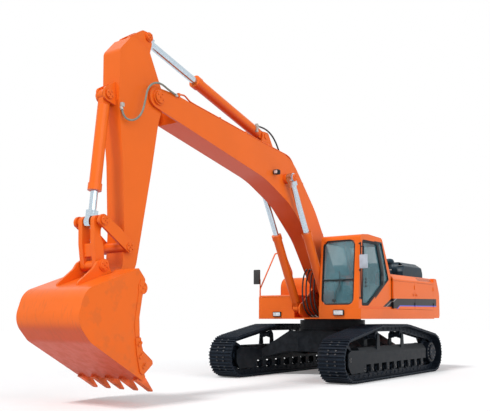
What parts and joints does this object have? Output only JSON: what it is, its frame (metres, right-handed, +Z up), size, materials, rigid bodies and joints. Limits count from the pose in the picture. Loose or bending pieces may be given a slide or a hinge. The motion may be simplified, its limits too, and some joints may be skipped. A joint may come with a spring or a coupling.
{
  "type": "crawler excavator",
  "caption": "Crawler excavator with a swinging upper structure, cab, boom, arm and linked bucket worked by cylinders, on two tracks.",
  "frame": {"origin": "on the ground, under the middle of the machine with its boom as in the picture", "axes": "+X forward along the boom, +Y to the left (the cab side), +Z up"},
  "size_m": [11.7404, 3.35, 6.1118],
  "materials": {
    "orange_paint": "gloss orange enamel",
    "orange_cast": "gloss orange enamel on a casting",
    "black_paint": "satin black",
    "dark_steel": "worn dark steel",
    "cast_metal": "dull casting",
    "chromed_rod": "polished",
    "tinted_glass": "lightly tinted",
    "seat_cover": "woven cloth",
    "cab_trim": "moulded"
  },
  "bodies": {
    "undercarriage": {"carbody": "black_paint", "track_left": "dark_steel", "track_right": "dark_steel", "track_frame_left": "black_paint", "track_frame_right": "black_paint", "idler_left": "dark_steel", "idler_right": "dark_steel", "sprocket_left": "dark_steel", "sprocket_right": "dark_steel", "travel_motor_left": "dark_steel", "travel_motor_right": "dark_steel", "track_rollers_left": "dark_steel", "track_rollers_right": "dark_steel", "slewing_ring_outer": "black_paint"},
    "boom": {"boom": "orange_paint"},
    "boom_cylinder_tubes": {"boom_cylinder_tubes": "orange_paint"},
    "boom_cylinder_rods": {"boom_cylinder_rods": "chromed_rod"},
    "arm": {"arm": "orange_paint"},
    "arm_cylinder_tube": {"arm_cylinder_tube": "orange_paint"},
    "arm_cylinder_rod": {"arm_cylinder_rod": "chromed_rod"},
    "bucket_cylinder_tube": {"bucket_cylinder_tube": "orange_paint"},
    "bucket_cylinder_rod": {"bucket_cylinder_rod": "chromed_rod"},
    "guide_links": {"guide_links": "black_paint"},
    "bucket_link": {"bucket_link": "black_paint"},
    "bucket": {"bucket": "orange_paint", "bucket_teeth": "cast_metal"},
    "cab_door": {"cab_door": "orange_paint", "cab_door_glass": "tinted_glass"},
    "engine_hood": {"engine_hood": "black_paint"},
    "left_front_door": {"left_front_door": "orange_paint"},
    "left_rear_door": {"left_rear_door": "orange_paint"},
    "right_side_door": {"right_side_door": "orange_paint"},
    "tool_box_lid": {"tool_box_lid": "orange_paint"},
    "upperstructure": {"cab_floor": "orange_paint", "cab_front_frame": "orange_paint", "cab_left_side": "orange_paint", "cab_rear_wall": "orange_paint", "cab_right_side": "orange_paint", "cab_roof": "orange_paint", "cab_windows": "tinted_glass", "consoles": "cab_trim", "counterweight": "orange_cast", "engine_block": "cast_metal", "fuel_tank": "orange_paint", "hydraulic_tank": "orange_paint", "machine_room_frame": "orange_paint", "operator_seat": "seat_cover", "slewing_ring_inner": "black_paint", "swing_motor": "black_paint", "tool_box": "orange_paint", "upper_frame": "orange_paint"}
  },
  "joints": [
    {"name": "swing", "type": "hinge", "parent": "undercarriage", "child": "upperstructure", "pos_m": [-2.42031, 0, 1.28], "axis": [0, 0, 1], "continuous": true},
    {"name": "boom_lift", "type": "hinge", "parent": "upperstructure", "child": "boom", "pos_m": [-2.15031, 0, 2.05], "axis": [0, -1, 0], "range_deg": [-67, 33]},
    {"name": "boom_tubes_pivot", "type": "hinge", "parent": "upperstructure", "child": "boom_cylinder_tubes", "pos_m": [-1.49031, 0, 1.53], "axis": [0, -1, 0], "range_deg": [-69.42, 34.2]},
    {"name": "boom_rods_stroke", "type": "slide", "parent": "boom_cylinder_tubes", "child": "boom_cylinder_rods", "axis": [0.4795, 0, 0.8775], "range_m": [-0.8412, 0.4148]},
    {"name": "arm_crowd", "type": "hinge", "parent": "boom", "child": "arm", "pos_m": [3.87969, 0, 4.97], "axis": [0, 1, 0], "range_deg": [-60, 43]},
    {"name": "arm_tube_pivot", "type": "hinge", "parent": "boom", "child": "arm_cylinder_tube", "pos_m": [0.50969, 0, 5.04], "axis": [0, 1, 0], "range_deg": [-4.04, 2.9]},
    {"name": "arm_rod_stroke", "type": "slide", "parent": "arm_cylinder_tube", "child": "arm_cylinder_rod", "axis": [0.9642, 0, 0.2652], "range_m": [-0.9672, 0.6935]},
    {"name": "bucket_curl", "type": "hinge", "parent": "arm", "child": "bucket", "pos_m": [4.64969, 0, 1.75], "axis": [0, 1, 0], "range_deg": [-32, 130]},
    {"name": "bucket_tube_pivot", "type": "hinge", "parent": "arm", "child": "bucket_cylinder_tube", "pos_m": [4.84969, 0, 4.8], "axis": [0, 1, 0], "range_deg": [-0.64, 2.56]},
    {"name": "bucket_rod_stroke", "type": "slide", "parent": "bucket_cylinder_tube", "child": "bucket_cylinder_rod", "axis": [0.112, 0, -0.9937], "range_m": [-0.2147, 0.8691]},
    {"name": "guide_links_pivot", "type": "hinge", "parent": "arm", "child": "guide_links", "pos_m": [4.52969, 0, 2.4], "axis": [0, 1, 0], "range_deg": [-21.39, 86.85]},
    {"name": "bucket_link_pivot", "type": "hinge", "parent": "bucket", "child": "bucket_link", "pos_m": [5.02969, 0, 2.09], "axis": [0, 1, 0], "range_deg": [-117.01, 28.81]},
    {"name": "cab_door_hinge", "type": "hinge", "parent": "upperstructure", "child": "cab_door", "pos_m": [-2.08781, 1.454, 2.17], "axis": [0, 0, 1], "range_deg": [0, 160]},
    {"name": "engine_hood_hinge", "type": "hinge", "parent": "upperstructure", "child": "engine_hood", "pos_m": [-5.32431, 0, 2.3025], "axis": [0, -1, 0], "range_deg": [0, 70]},
    {"name": "left_front_door_hinge", "type": "hinge", "parent": "upperstructure", "child": "left_front_door", "pos_m": [-3.78781, 1.499, 1.825], "axis": [0, 0, 1], "range_deg": [0, 100]},
    {"name": "left_rear_door_hinge", "type": "hinge", "parent": "upperstructure", "child": "left_rear_door", "pos_m": [-4.97781, 1.499, 1.825], "axis": [0, 0, 1], "range_deg": [0, 100]},
    {"name": "right_side_door_hinge", "type": "hinge", "parent": "upperstructure", "child": "right_side_door", "pos_m": [-4.97781, -1.499, 1.825], "axis": [0, 0, -1], "range_deg": [0, 100]},
    {"name": "tool_box_lid_hinge", "type": "hinge", "parent": "upperstructure", "child": "tool_box_lid", "pos_m": [-2.37131, -1.03, 1.841], "axis": [0, -1, 0], "range_deg": [0, 80]}
  ],
  "couplings": [
    {"joint": "boom_tubes_pivot", "follows": "boom_lift", "ratio": 1.036},
    {"joint": "boom_rods_stroke", "follows": "boom_lift", "m_per_rad": 0.7185},
    {"joint": "arm_tube_pivot", "follows": "arm_crowd", "ratio": 0.0672},
    {"joint": "arm_rod_stroke", "follows": "arm_crowd", "m_per_rad": 0.9227},
    {"joint": "bucket_tube_pivot", "follows": "bucket_curl", "ratio": 0.0196},
    {"joint": "bucket_rod_stroke", "follows": "bucket_curl", "m_per_rad": 0.3826},
    {"joint": "guide_links_pivot", "follows": "bucket_curl", "ratio": 0.668},
    {"joint": "bucket_link_pivot", "follows": "bucket_curl", "ratio": -0.9}
  ]
}
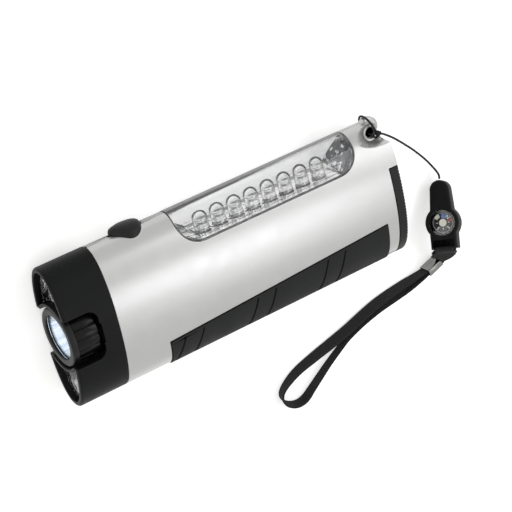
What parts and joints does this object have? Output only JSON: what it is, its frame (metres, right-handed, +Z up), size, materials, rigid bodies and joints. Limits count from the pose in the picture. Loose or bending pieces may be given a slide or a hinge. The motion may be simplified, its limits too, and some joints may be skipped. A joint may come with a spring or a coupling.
{
  "type": "flashlight",
  "caption": "Flat hand lamp with a twist nose lamp, a side window light, a push button, a rubber grip and a wrist strap with a small compass.",
  "frame": {"origin": "centre of the lamp's own bounding box, without its lanyard, on the surface that the lamp lies on", "axes": "+X from the nose to the rear along the lamp, +Y from the rubber grip to the side window, +Z up from the wide side that the lamp lies on"},
  "size_m": [0.1674, 0.0997, 0.0214],
  "materials": {
    "black_plastic": "matt black moulded plastic",
    "silver_paint": "satin silver paint on moulded plastic",
    "grip_rubber": "matt black rubber",
    "clear_plastic": "clear gloss plastic",
    "diode_resin": "water clear resin",
    "plated_plastic": "bright vacuum plated plastic",
    "plated_steel": "plated steel",
    "board": "lacquered circuit board",
    "cell_can": null,
    "cord": "black braided cord",
    "webbing": "black woven strap",
    "card": null
  },
  "bodies": {
    "lamp": {"head_shell": "black_plastic", "shell_near": "silver_paint", "shell_far": "silver_paint", "seam_strip_front": "silver_paint", "seam_strip_rear": "silver_paint", "rubber_grip": "grip_rubber", "window_cover": "clear_plastic", "led_tray": "plated_plastic", "side_led_board": "board", "tact_switch": "black_plastic", "main_board": "board", "lamp_led": "diode_resin", "lamp_seat": "black_plastic", "bulkhead": "black_plastic", "upper_pocket_reflector": "plated_plastic", "upper_pocket_led": "diode_resin", "upper_pocket_lens": "clear_plastic", "lower_pocket_reflector": "plated_plastic", "lower_pocket_led": "diode_resin", "lower_pocket_lens": "clear_plastic", "battery_holder": "black_plastic", "contact_front": "plated_steel", "head_screw_upper": "plated_steel", "head_screw_lower": "plated_steel", "lanyard_cord": "cord", "cord_hitch": "cord", "cord_knot": "cord", "compass_holder": "black_plastic", "compass_capsule": "clear_plastic", "compass_dome": "clear_plastic", "strap_crimp": "plated_steel", "wrist_strap": "webbing", "strap_tab": "webbing", "side_led_1": "diode_resin", "side_led_2": "diode_resin", "side_led_3": "diode_resin", "side_led_4": "diode_resin", "side_led_5": "diode_resin", "side_led_6": "diode_resin", "side_led_7": "diode_resin", "side_led_8": "diode_resin", "battery_cell_1": "cell_can", "contact_spring_1": "plated_steel", "shell_screw_1": "plated_steel", "battery_cell_2": "cell_can", "contact_spring_2": "plated_steel", "shell_screw_2": "plated_steel", "battery_cell_3": "cell_can", "contact_spring_3": "plated_steel", "shell_screw_3": "plated_steel"},
    "button": {"push_button": "black_plastic", "switch_plunger": "black_plastic"},
    "twist_lamp": {"lamp_barrel": "black_plastic", "lamp_bezel": "black_plastic", "lamp_lens": "clear_plastic", "lamp_reflector": "plated_plastic"},
    "battery_cap": {"battery_door": "black_plastic", "contact_rear": "plated_steel"},
    "card": {"compass_card": "card"}
  },
  "joints": [
    {"name": "button_press", "type": "slide", "parent": "lamp", "child": "button", "axis": [0, -1, 0], "range_m": [0, 0.0012], "stiffness_N_per_m": 1200, "springref_m": -0.0006},
    {"name": "lamp_twist", "type": "hinge", "parent": "lamp", "child": "twist_lamp", "pos_m": [-0.0684, -0.0011, 0.0107], "axis": [1, 0, 0], "range_deg": [0, 90]},
    {"name": "cap_pull", "type": "slide", "parent": "lamp", "child": "battery_cap", "axis": [1, 0, 0], "range_m": [0, 0.012]},
    {"name": "card_turn", "type": "hinge", "parent": "lamp", "child": "card", "pos_m": [0.0879, -0.0253, 0.0113], "axis": [-0.6512, 0.4592, 0.6042], "continuous": true}
  ]
}
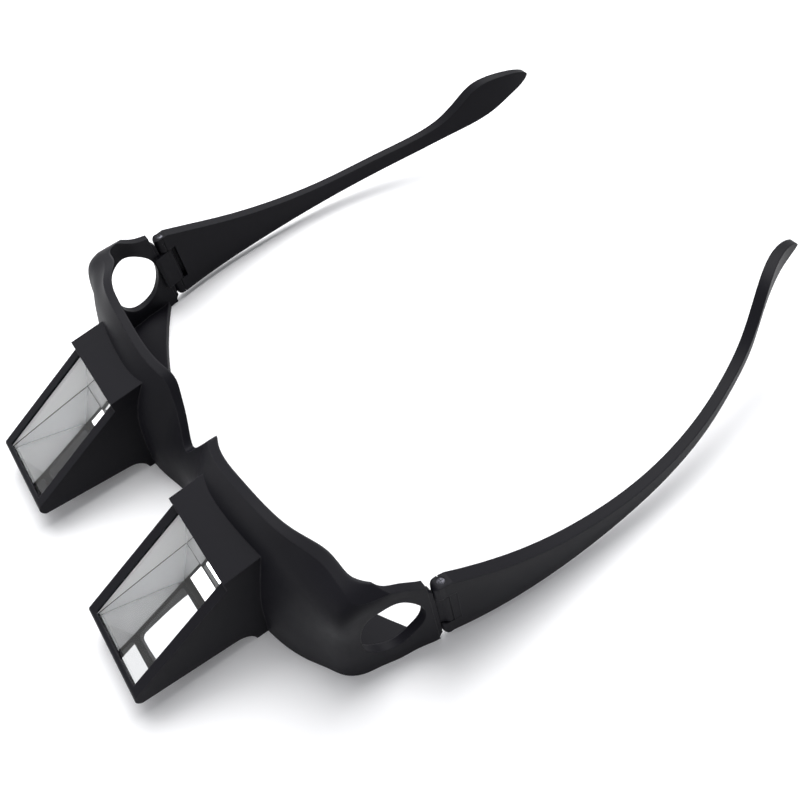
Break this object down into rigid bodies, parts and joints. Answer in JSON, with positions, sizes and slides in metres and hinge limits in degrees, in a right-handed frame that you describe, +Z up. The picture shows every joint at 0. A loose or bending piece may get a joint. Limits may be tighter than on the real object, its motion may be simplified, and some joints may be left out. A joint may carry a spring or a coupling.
{
  "type": "prism glasses",
  "caption": "Black moulded glasses with a boxed prism in front of each eye, side windows and hinged temples, for reading while lying flat.",
  "frame": {"origin": "on the table, at the middle of the bounding box", "axes": "as it lies on its brow edge: +Z up, which is the wearer's down, +Y back along the temples, +X across"},
  "size_m": [0.1524, 0.1918, 0.0384],
  "materials": {
    "black_plastic": "satin black moulded plastic",
    "prism_glass": "clear polished optical plastic",
    "silvering": "silvered plate",
    "screw_steel": "dark plated steel"
  },
  "bodies": {
    "frame": {"front_frame": "black_plastic", "right_prism": "prism_glass", "left_prism": "prism_glass", "right_mirror": "silvering", "left_mirror": "silvering", "right_housing_cover": "black_plastic", "left_housing_cover": "black_plastic"},
    "right_arm": {"right_temple": "black_plastic", "right_hinge_screw": "screw_steel"},
    "left_arm": {"left_temple": "black_plastic", "left_hinge_screw": "screw_steel"}
  },
  "joints": [
    {"name": "right_temple_fold", "type": "hinge", "parent": "frame", "child": "right_arm", "pos_m": [0.0711, -0.02885, 0.013], "axis": [0, 0, 1], "range_deg": [0, 90]},
    {"name": "left_temple_fold", "type": "hinge", "parent": "frame", "child": "left_arm", "pos_m": [-0.0711, -0.02885, 0.013], "axis": [0, 0, -1], "range_deg": [0, 80]}
  ]
}
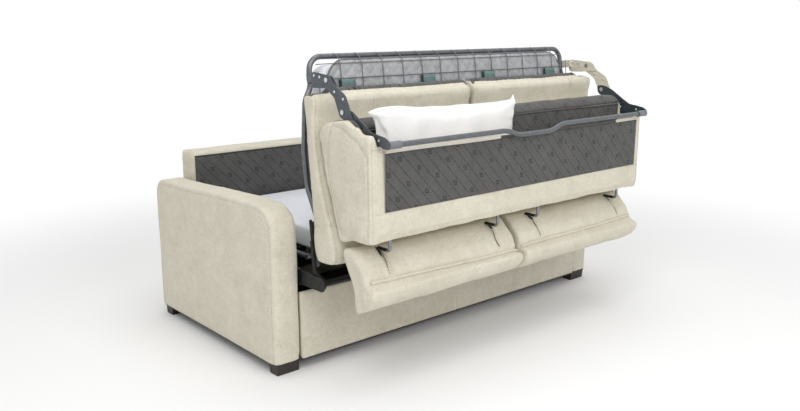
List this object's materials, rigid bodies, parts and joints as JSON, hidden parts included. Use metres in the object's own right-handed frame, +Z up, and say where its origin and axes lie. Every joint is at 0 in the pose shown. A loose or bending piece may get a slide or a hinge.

TO BE DONE:
Repeat exactly the lines from the one containing "Break this object" through the last line of the records above, both included, and nothing else.

CORRECT RESPONSE:
Break this object down into rigid bodies, parts and joints. Answer in JSON, with positions, sizes and slides in metres and hinge limits in degrees, in a right-handed frame that you describe, +Z up. The picture shows every joint at 0. A loose or bending piece may get a joint. Limits may be tighter than on the real object, its motion may be simplified, and some joints may be left out. A joint may carry a spring or a coupling.
{
  "type": "prism glasses",
  "caption": "Black moulded glasses with a boxed prism in front of each eye, side windows and hinged temples, for reading while lying flat.",
  "frame": {"origin": "on the table, at the middle of the bounding box", "axes": "as it lies on its brow edge: +Z up, which is the wearer's down, +Y back along the temples, +X across"},
  "size_m": [0.1524, 0.1918, 0.0384],
  "materials": {
    "black_plastic": "satin black moulded plastic",
    "prism_glass": "clear polished optical plastic",
    "silvering": "silvered plate",
    "screw_steel": "dark plated steel"
  },
  "bodies": {
    "frame": {"front_frame": "black_plastic", "right_prism": "prism_glass", "left_prism": "prism_glass", "right_mirror": "silvering", "left_mirror": "silvering", "right_housing_cover": "black_plastic", "left_housing_cover": "black_plastic"},
    "right_arm": {"right_temple": "black_plastic", "right_hinge_screw": "screw_steel"},
    "left_arm": {"left_temple": "black_plastic", "left_hinge_screw": "screw_steel"}
  },
  "joints": [
    {"name": "right_temple_fold", "type": "hinge", "parent": "frame", "child": "right_arm", "pos_m": [0.0711, -0.02885, 0.013], "axis": [0, 0, 1], "range_deg": [0, 90]},
    {"name": "left_temple_fold", "type": "hinge", "parent": "frame", "child": "left_arm", "pos_m": [-0.0711, -0.02885, 0.013], "axis": [0, 0, -1], "range_deg": [0, 80]}
  ]
}
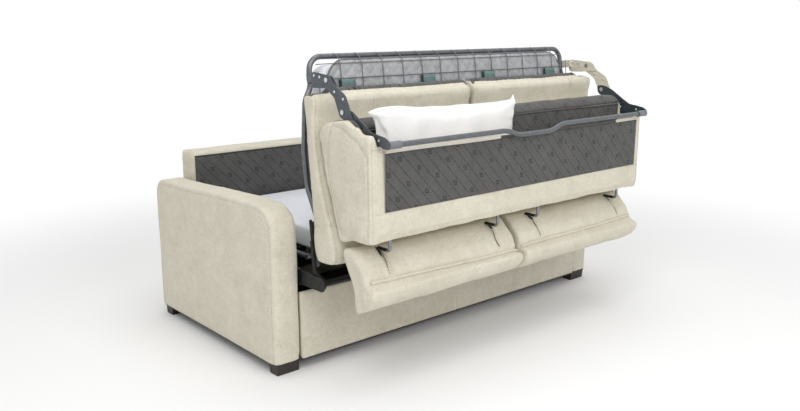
List this object's materials, rigid bodies, parts and joints as JSON, hidden parts included. Use metres in the object's own right-handed frame, +Z up, and say where its origin and axes lie. Every joint is at 0 in the pose shown. A loose or bending piece may get a slide or a hinge.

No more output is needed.